Statistics in the United States show that perjury
prosecutions are extremely rare, arising from both civil and criminal
proceedings. In 1996, the US Sentencing
Commission indicated that in federal cases, only 86 of 42,436 convicted
criminal defendants were found guilty of perjury, encouraging perjury or
bribing a witness.[14]
Prosecutors have had difficulty convicting some of the
world's most notorious alleged liars.
For example, former baseball player, Roger Clemens, was acquitted in
2012 of, among other charges, two counts of perjury and three counts of making
false statements when he testified at a deposition and a nationally televised
hearing before the US Congress in 2008.
The charges centered on his repeated denials that he had used steroids
and human growth hormone during his baseball career.
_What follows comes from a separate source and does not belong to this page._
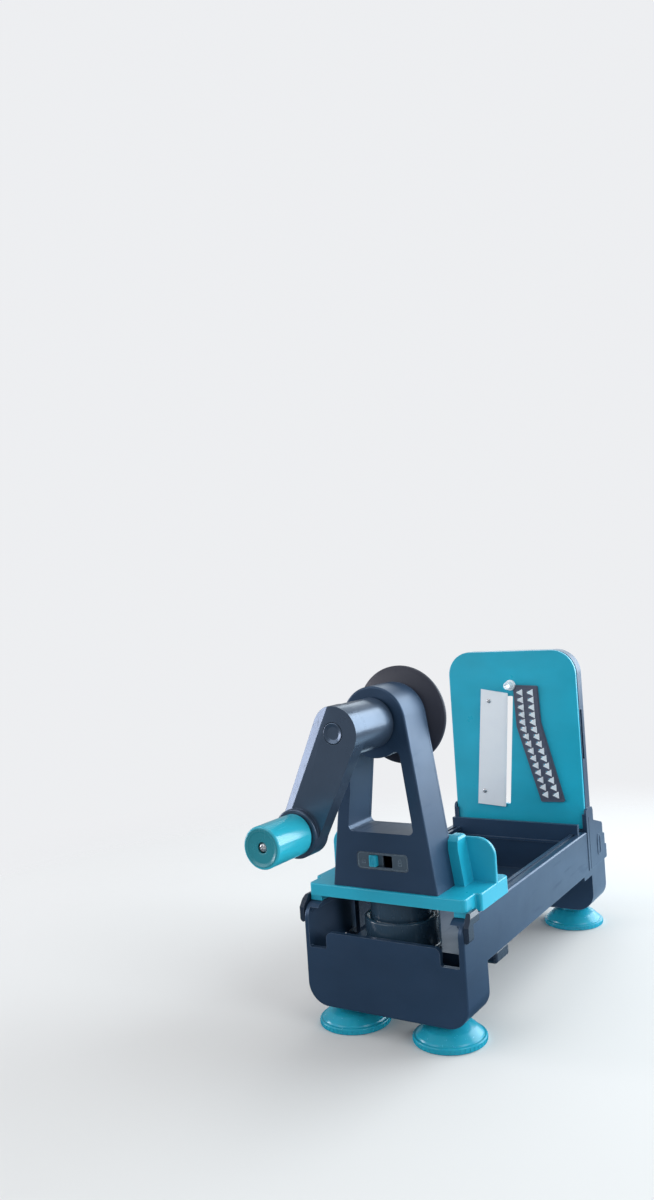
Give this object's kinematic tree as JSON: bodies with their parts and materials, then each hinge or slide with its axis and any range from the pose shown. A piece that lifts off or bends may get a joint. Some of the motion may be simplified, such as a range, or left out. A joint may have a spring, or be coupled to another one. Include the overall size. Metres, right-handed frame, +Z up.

A seven year investigation into the major
league baseball's homerun record holder, Barry Bonds, yielded a guilty verdict
on one count of obstruction of justice in San Francisco, with the jury
deadlocked on whether Bonds had lied to a grand jury when he denied knowingly
taking performance enhancing drugs.[15]
And perhaps the most notorious liar of all, Lance Armstrong,
who lied for years as to whether he used performance enhancing drugs in winning
his seven Tour de France titles, escaped prosecution for perjury because
prosecutors conceded that Armstrong's intentional lying under oath was
"probably too old".[16]
As a result, realistically it is only the threat of
prosecution, as unlikely a possibility that such a threat presents, that will
serve as a deterrent to lying under oath.
Until prosecutors turn that threat into something that is less than
hollow, an oath or affirmation will continue to rely on the moral conscience of
the witness to tell the truth for the sake of the truth.